Start with a seed inventory

The first step in ordering seeds is to take inventory of the seeds you have on hand. We all have them, right? Opened, partially-used packets of seeds from last year, the year before, maybe even the year before that.

You did know you can save the leftover seeds to plant later, right? As long as you store seeds correctly, they should be viable for several years. Here's my advice on how to store your leftover seeds.

Make a list of the seed packets you have on hand

Divide your leftover seed packets into three piles: flowers, vegetables and herbs. Then, whether you use a sheet of paper or a spreadsheet, write down all the seed packets you have on hand.

I enter the information in a spreadsheet, with all the vegetable seed packets in one group, then the herbs and then the flowers.

Each seed packet should have date on it - such as "packed for " - so I add that information too. 

Now you know what you have on hand, but if any of those seeds are a bit old, it's a good idea to do a germination test to make sure the seeds are still "alive" (viable).

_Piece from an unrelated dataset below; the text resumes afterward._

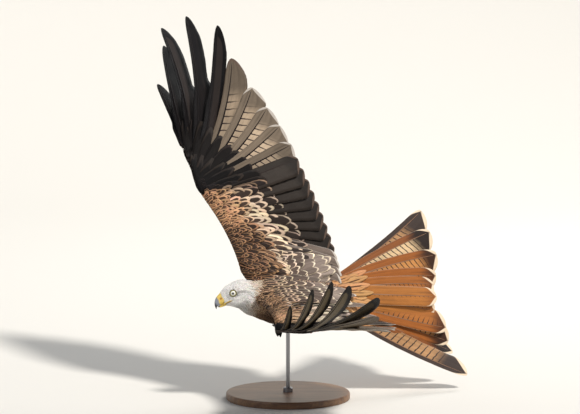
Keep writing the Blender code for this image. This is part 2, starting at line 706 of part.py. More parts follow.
def build():
    for obj in list(bpy.data.objects):
        bpy.data.objects.remove(obj, do_unlink=True)

    brown = plain_material("brown_feathers", (0.16, 0.10, 0.06), 0.75)
    black = plain_material("black_feathers", (0.03, 0.027, 0.025), 0.6)
    rufous = plain_material("rufous_feathers", (0.50, 0.20, 0.07), 0.7)
    grey = plain_material("grey_feathers", (0.62, 0.60, 0.56), 0.8)
    horn = plain_material("horn", (0.06, 0.055, 0.06), 0.35)
    yellow = plain_material("yellow_skin", (0.80, 0.55, 0.06), 0.5)
    iris = plain_material("iris", (0.80, 0.74, 0.50), 0.1)
    wood = plain_material("stand_wood", (0.55, 0.42, 0.28), 0.5)
    steel = plain_material("stand_steel", (0.60, 0.60, 0.60), 0.3, 1.0)

    cutter = as_guide(loft("guide_trunk", trunk_rings(TRUNK_GAP), brown))
    loft("trunk", trunk_rings(), brown)
    loft("neck", neck_rings(), grey)
    neck_cutter = as_guide(loft("guide_neck", neck_rings(TRUNK_GAP), grey))
    head = loft("head", head_rings(HEAD_SECTIONS, BODY_SIDES), grey)
    for label, side in (("right", 1), ("left", -1)):
        centre = in_head(EYE_FORE, EYE_UP, EYE_OUT * side)
        ball(f"eye_{label}", centre, EYE_RADIUS, iris)
        boolean(head, as_guide(ball(f"guide_eye_{label}", centre, EYE_RADIUS + GAP, iris)), "DIFFERENCE")
    loft("bill_upper", head_rings(BILL_UPPER_SECTIONS, BILL_SIDES), horn)
    loft("bill_lower", head_rings(BILL_LOWER_SECTIONS, BILL_SIDES), horn)
    wing("right", RIGHT_WING, (cutter, neck_cutter), black, brown)
    wing("left", LEFT_WING, (cutter, neck_cutter), black, brown)
    tail(rufous)
    for label, side in (("right", 1), ("left", -1)):
        leg(side, label, cutter, (rufous, yellow, horn))
    stand(cutter, wood, steel)


build()
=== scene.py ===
import math

import bmesh
import bpy
import numpy as np
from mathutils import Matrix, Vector
from mathutils.bvhtree import BVHTree


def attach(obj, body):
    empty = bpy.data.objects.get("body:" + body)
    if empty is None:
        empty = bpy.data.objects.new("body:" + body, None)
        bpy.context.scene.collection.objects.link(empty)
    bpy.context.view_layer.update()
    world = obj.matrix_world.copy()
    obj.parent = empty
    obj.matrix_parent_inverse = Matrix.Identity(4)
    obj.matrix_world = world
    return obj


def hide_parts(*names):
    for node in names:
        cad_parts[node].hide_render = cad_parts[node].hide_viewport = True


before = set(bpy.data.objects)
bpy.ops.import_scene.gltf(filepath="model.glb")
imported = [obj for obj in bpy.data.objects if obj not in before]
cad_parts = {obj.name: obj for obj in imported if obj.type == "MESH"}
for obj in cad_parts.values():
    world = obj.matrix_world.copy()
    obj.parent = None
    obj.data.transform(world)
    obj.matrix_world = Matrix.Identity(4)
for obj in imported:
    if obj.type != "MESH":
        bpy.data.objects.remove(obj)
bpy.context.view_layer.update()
dice = np.random.default_rng(7)

# Metres and degrees. The bird's axes are fore, right and dorsal; the head has its own fore, right and up.
pose = {
    "trunkCentre": (0.0, 0.0, 0.225),
    "bodyTurn": (22.0, 4.0, 30.0),  # heading, climb, bank
    "headTurn": (6.6, -23.0, 2.0),
    "headPlace": (0.137, 0.0, 0.016),
}


def spread(share, shape):
    # Factors round 1
    return 1 + dice.normal(0, share, shape)


def unit(vectors):
    return vectors / np.maximum(np.linalg.norm(vectors, axis=-1, keepdims=True), 1e-9)


def ease(low, high, values):
    t = np.clip((np.asarray(values, float) - low) / (high - low), 0, 1)
    return t * t * (3 - 2 * t)


def between(first, second, share):
    return first * (1 - share) + second * share


def calmer(values, axis=0, keep=0.5):
    # All but the first and last, each drawn toward its neighbours
    low, middle, high = (np.take(values, range(k, values.shape[axis] - 2 + k), axis) for k in range(3))
    return middle * keep + (low + high) * (1 - keep) / 2


def extended(knots):
    return np.concatenate((2 * knots[:1] - knots[1:2], knots, 2 * knots[-1:] - knots[-2:-1]))


def splined(knots, low, t):
    # A smooth curve from knot low + 1 to the next
    a, b, c, d = (knots[low + k] for k in range(4))
    return 0.5 * (2 * b + (c - a) * t + (2 * a - 5 * b + 4 * c - d) * t**2 + (3 * b - a - 3 * c + d) * t**3)


def smoothRows(rows, amount):
    # Rows along a smooth curve through all of those given
    rows = np.array(rows, float)
    spot = np.linspace(0, len(rows) - 1, amount)
    low = np.minimum(spot.astype(int), len(rows) - 2)
    return splined(extended(rows), low, (spot - low)[:, None])


def turnedAxes(heading, climb, bank):
    heading, climb, bank = np.radians((heading, climb, bank))
    ahead = math.cos(climb)
    fore = np.array((-math.cos(heading) * ahead, -math.sin(heading) * ahead, math.sin(climb)))
    level = unit(np.cross(fore, (0.0, 0.0, 1.0)))
    plumb = np.cross(level, fore)
    right = level * math.cos(bank) + plumb * math.sin(bank)
    return np.array((fore, right, plumb * math.cos(bank) - level * math.sin(bank)))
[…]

You can learn how to do a germination test here: how to do a seed germination test.

The seeds that don't pass my germination test - when no seeds germinate, or if the germination rate is really low - are disposed of. 

I feel a bit of grief doing this, but there is no point in keeping seeds that won't grow. They are crossed off of my seed inventory list.

(Sometimes I take those old, old seeds out into the woods on our property and broadcast them by hand in a clearing. I just can't bear to throw them out! They're left to their own devices, but if any do sprout and grow, I hope they feed the wildlife and provide pollen for bees.)